Some children prefer to dress as zombies for Halloween -- Schuetze said that's okay, but warns not to scare children at a very young age.
"That a little bit of fear is a healthy and fun thing. We often kind of seek that as adults, that's why amusement park rides are so attractive -- because we like to be scared in a safe setting, and I think children can enjoy that too, the problem is when the child is very young, in the pre-school years they often have difficulty distinguishing between what's real and what is fantasy," said Schuetze.
Ghosts, goblins, tombstones and those zombies are part of many Halloween decorations depicting the dead, but Schuetze said the "death theme" is not necessary a problem for children.
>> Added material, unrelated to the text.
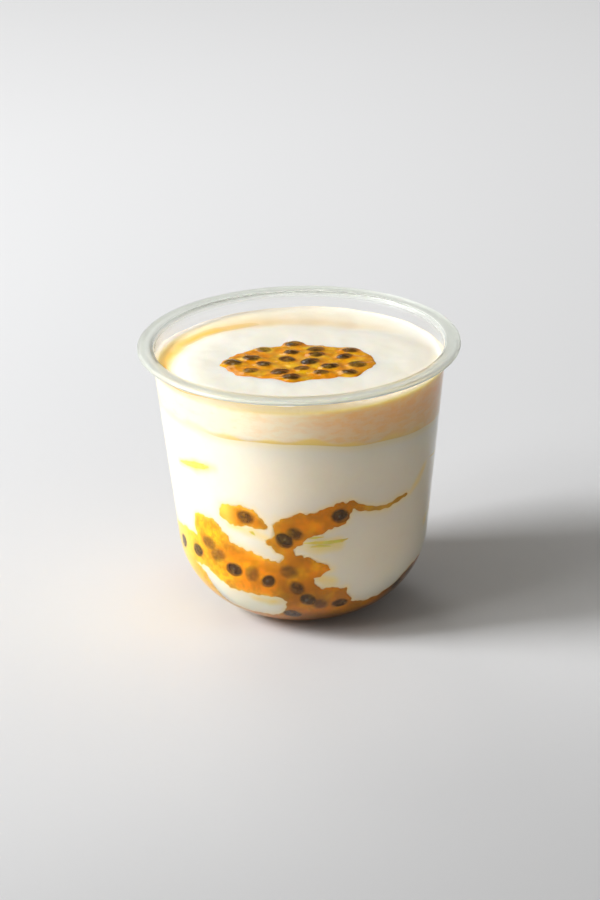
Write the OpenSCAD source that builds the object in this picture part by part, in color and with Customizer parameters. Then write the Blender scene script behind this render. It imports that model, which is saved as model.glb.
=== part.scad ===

"Generally speaking, I don't think that maybe we shield our children a little too much from death on day-to-day-basis, so the problem is not so much that there is a death theme around Halloween, the problem is for a lot of children, this might be the first time they are thinking about those death themes," said Schuetze.
Still the theme of the dead and zombies is now featured in a AMC television series called The Walking Dead. It is something UB professor Castillo considers in his horror theories. Those zombies are in the background with the spotlight on the living.
"The key questions that arise in the Walking Dead is these issues have to do with politics, with ethics, with racial dynamics, with moral choices -- on a very fundamental level -- we have to ask ourselves 'how would we do it if we had to re-imagine our world'", said Castillo.
Halloween or Hallows Eve, a haunting October 31st celebration in America on the eve of what Christians recognize as All Saints Day, November 1st, dedicated to honoring the dead.